The piano rose to prominence about the time of Catherine the Great, and many of them followed exiles and governors into the cold tundra during the eighteenth and nineteenth centuries. But there were also the modest Soviet uprights the populated remote villages and towns.
How such instruments traveled into this wilderness in the first place are tales of fortitude by governors, exiles, and adventurers. The fact that they survive stands as testimony to the human spirit’s need for solace.
And a testimony to how the music of the piano has grafted itself onto the inimitable Russian Soul.

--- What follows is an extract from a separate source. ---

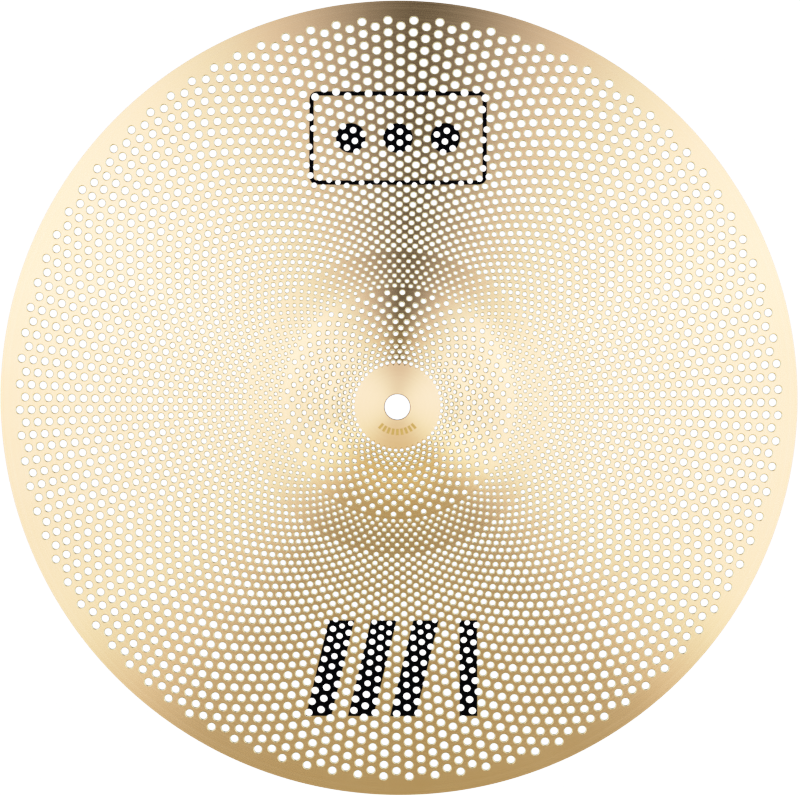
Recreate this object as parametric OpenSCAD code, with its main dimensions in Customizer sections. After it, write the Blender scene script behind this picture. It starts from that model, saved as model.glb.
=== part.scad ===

The book is in large part a travel essay about the author’s exploration and discovery of Siberia, with digressions into history and Cossacks, culture and Siberian tigers. And if it were that alone, it would be worth any Russophile’s read. But since it also centers on her search for pianos, about the impactful counterpoint between classical music and Russian life, it is utterly essential. It adds a new facet to our understanding of this realm, throughout which, music courses like a river.
[The piano tuner] showed me another private instrument in his home: an upright Smidt & Wegener piano which he had reason to believe belonged to, or was played by, the wife of Mikhail Frunze, a Red Army commander in the Russian Civil War. The tuner opened the piano up to show me where he had found three gold coins, dated 1898, minted with the face of Tsar Nicholas II. The tuner had sold the coins during perestroika to help make ends meet.